Problem description: Set down only the lines running from the one with "route = smooth_route([(0.0, y, z, 1.0)" to the one with "obj.parent = None", both lines included, exactly as they stand, please.

Source excerpt:

■ ■ ■ ■ ■ ■ ■

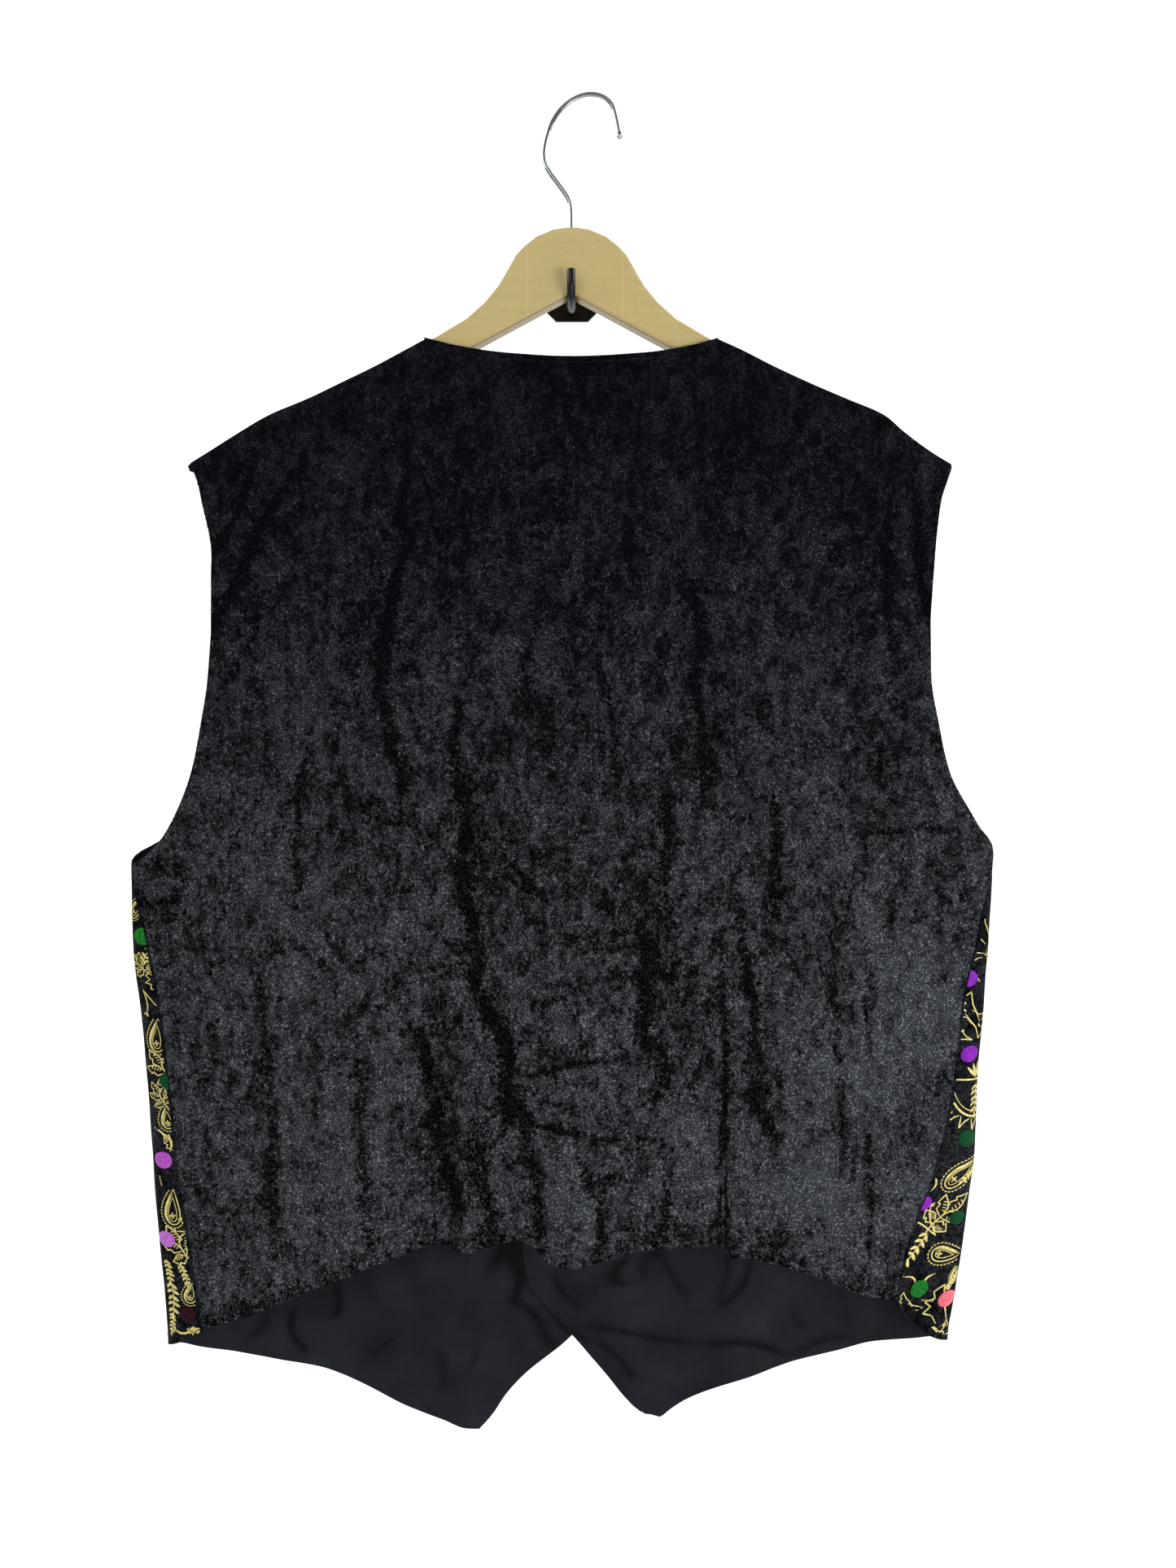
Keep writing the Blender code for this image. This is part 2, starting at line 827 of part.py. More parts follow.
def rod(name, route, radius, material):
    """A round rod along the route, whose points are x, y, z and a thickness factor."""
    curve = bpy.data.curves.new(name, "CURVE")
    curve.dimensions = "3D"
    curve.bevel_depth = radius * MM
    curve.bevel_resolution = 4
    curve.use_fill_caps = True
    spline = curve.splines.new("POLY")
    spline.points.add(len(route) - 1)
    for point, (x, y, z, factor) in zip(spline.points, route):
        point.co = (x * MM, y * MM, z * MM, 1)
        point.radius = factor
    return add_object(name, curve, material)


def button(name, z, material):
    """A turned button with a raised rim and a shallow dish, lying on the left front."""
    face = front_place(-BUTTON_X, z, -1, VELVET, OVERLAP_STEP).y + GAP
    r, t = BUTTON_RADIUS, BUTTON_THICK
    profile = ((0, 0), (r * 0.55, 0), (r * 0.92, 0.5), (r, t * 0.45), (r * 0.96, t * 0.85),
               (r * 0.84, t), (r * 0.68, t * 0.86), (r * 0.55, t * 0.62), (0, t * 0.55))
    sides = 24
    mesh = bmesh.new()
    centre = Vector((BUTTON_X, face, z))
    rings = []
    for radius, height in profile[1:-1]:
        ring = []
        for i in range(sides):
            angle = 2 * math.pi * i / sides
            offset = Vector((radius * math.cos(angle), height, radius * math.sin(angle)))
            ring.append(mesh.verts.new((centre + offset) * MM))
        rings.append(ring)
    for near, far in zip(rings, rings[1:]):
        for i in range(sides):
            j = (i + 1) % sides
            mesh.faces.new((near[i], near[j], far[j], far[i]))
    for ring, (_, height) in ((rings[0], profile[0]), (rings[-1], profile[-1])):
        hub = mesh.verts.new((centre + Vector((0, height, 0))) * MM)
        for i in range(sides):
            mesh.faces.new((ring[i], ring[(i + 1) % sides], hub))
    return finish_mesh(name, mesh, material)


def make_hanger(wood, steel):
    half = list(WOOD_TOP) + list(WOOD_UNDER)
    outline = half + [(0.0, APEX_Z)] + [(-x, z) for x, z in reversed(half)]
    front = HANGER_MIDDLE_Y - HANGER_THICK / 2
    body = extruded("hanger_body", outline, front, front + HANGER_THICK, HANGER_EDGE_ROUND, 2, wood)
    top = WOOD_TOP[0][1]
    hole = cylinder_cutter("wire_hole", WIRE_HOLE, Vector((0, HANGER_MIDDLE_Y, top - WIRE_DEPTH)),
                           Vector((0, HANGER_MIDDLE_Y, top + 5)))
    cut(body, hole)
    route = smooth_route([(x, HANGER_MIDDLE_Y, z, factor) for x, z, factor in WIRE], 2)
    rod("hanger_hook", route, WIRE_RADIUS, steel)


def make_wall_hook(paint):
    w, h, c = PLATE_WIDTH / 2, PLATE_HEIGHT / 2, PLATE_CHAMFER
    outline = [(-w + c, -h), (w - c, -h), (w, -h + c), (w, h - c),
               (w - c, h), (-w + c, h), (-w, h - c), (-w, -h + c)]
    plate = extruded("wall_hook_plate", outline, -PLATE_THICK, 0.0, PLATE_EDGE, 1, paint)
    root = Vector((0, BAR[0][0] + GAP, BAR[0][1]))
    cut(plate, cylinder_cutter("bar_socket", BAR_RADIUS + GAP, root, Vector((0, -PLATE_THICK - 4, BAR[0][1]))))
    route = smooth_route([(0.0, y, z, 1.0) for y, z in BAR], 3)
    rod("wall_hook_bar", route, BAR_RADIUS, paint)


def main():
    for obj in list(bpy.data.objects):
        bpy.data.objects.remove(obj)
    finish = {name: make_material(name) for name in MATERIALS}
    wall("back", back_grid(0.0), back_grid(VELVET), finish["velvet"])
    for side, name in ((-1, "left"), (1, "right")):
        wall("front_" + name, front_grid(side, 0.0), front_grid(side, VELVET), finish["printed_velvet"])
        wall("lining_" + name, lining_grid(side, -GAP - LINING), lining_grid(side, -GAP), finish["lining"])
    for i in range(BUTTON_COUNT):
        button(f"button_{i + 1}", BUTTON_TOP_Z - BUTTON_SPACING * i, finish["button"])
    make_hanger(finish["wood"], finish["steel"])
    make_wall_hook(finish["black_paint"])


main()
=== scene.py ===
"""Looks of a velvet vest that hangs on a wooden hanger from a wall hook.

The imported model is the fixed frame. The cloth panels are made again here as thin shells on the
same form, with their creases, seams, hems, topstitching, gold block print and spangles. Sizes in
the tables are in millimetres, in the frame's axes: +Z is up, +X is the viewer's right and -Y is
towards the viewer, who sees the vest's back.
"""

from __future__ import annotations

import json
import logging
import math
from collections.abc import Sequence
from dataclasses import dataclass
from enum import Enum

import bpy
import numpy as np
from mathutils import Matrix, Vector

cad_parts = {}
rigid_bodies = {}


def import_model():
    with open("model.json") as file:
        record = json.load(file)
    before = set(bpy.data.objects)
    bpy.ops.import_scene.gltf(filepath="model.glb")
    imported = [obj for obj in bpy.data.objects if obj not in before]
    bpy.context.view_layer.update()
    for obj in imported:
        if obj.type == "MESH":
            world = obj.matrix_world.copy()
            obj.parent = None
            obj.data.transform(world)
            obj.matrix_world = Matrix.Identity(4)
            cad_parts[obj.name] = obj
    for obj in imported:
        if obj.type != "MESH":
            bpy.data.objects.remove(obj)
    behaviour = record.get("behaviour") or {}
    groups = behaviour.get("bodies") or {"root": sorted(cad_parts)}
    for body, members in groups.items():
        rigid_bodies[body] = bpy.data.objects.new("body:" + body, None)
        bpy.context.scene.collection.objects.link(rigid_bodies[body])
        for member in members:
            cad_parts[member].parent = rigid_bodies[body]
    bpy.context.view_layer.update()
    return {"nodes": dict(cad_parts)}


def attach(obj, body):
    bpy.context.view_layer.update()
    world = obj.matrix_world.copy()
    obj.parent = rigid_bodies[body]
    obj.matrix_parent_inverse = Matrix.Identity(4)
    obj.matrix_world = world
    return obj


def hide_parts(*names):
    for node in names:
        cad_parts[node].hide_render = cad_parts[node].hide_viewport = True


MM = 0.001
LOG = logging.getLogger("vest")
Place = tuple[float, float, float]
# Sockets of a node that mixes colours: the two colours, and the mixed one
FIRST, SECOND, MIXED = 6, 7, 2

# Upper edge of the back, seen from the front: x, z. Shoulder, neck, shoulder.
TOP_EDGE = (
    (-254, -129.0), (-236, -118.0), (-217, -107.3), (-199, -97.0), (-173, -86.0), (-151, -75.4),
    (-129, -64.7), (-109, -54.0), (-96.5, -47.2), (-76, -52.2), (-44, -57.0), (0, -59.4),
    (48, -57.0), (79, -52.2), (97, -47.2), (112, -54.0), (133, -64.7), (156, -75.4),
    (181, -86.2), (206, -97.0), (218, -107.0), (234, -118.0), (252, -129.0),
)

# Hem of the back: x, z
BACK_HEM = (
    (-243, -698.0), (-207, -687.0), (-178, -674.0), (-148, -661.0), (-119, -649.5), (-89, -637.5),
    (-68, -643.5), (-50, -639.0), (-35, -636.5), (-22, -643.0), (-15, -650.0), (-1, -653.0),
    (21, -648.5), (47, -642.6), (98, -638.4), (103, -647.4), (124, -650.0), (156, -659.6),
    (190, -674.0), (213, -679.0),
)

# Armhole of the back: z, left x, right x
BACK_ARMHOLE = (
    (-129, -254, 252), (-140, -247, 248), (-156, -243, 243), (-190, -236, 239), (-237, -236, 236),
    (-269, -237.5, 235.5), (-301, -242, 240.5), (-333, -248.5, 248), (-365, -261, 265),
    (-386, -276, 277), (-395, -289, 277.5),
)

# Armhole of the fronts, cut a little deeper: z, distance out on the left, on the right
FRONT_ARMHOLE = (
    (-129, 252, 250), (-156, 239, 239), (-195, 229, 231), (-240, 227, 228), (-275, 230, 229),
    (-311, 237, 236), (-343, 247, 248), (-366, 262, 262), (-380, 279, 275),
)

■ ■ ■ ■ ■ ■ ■

Answer to the problem:
    route = smooth_route([(0.0, y, z, 1.0) for y, z in BAR], 3)
    rod("wall_hook_bar", route, BAR_RADIUS, paint)


def main():
    for obj in list(bpy.data.objects):
        bpy.data.objects.remove(obj)
    finish = {name: make_material(name) for name in MATERIALS}
    wall("back", back_grid(0.0), back_grid(VELVET), finish["velvet"])
    for side, name in ((-1, "left"), (1, "right")):
        wall("front_" + name, front_grid(side, 0.0), front_grid(side, VELVET), finish["printed_velvet"])
        wall("lining_" + name, lining_grid(side, -GAP - LINING), lining_grid(side, -GAP), finish["lining"])
    for i in range(BUTTON_COUNT):
        button(f"button_{i + 1}", BUTTON_TOP_Z - BUTTON_SPACING * i, finish["button"])
    make_hanger(finish["wood"], finish["steel"])
    make_wall_hook(finish["black_paint"])


main()
=== scene.py ===
"""Looks of a velvet vest that hangs on a wooden hanger from a wall hook.

The imported model is the fixed frame. The cloth panels are made again here as thin shells on the
same form, with their creases, seams, hems, topstitching, gold block print and spangles. Sizes in
the tables are in millimetres, in the frame's axes: +Z is up, +X is the viewer's right and -Y is
towards the viewer, who sees the vest's back.
"""

from __future__ import annotations

import json
import logging
import math
from collections.abc import Sequence
from dataclasses import dataclass
from enum import Enum

import bpy
import numpy as np
from mathutils import Matrix, Vector

cad_parts = {}
rigid_bodies = {}


def import_model():
    with open("model.json") as file:
        record = json.load(file)
    before = set(bpy.data.objects)
    bpy.ops.import_scene.gltf(filepath="model.glb")
    imported = [obj for obj in bpy.data.objects if obj not in before]
    bpy.context.view_layer.update()
    for obj in imported:
        if obj.type == "MESH":
            world = obj.matrix_world.copy()
            obj.parent = None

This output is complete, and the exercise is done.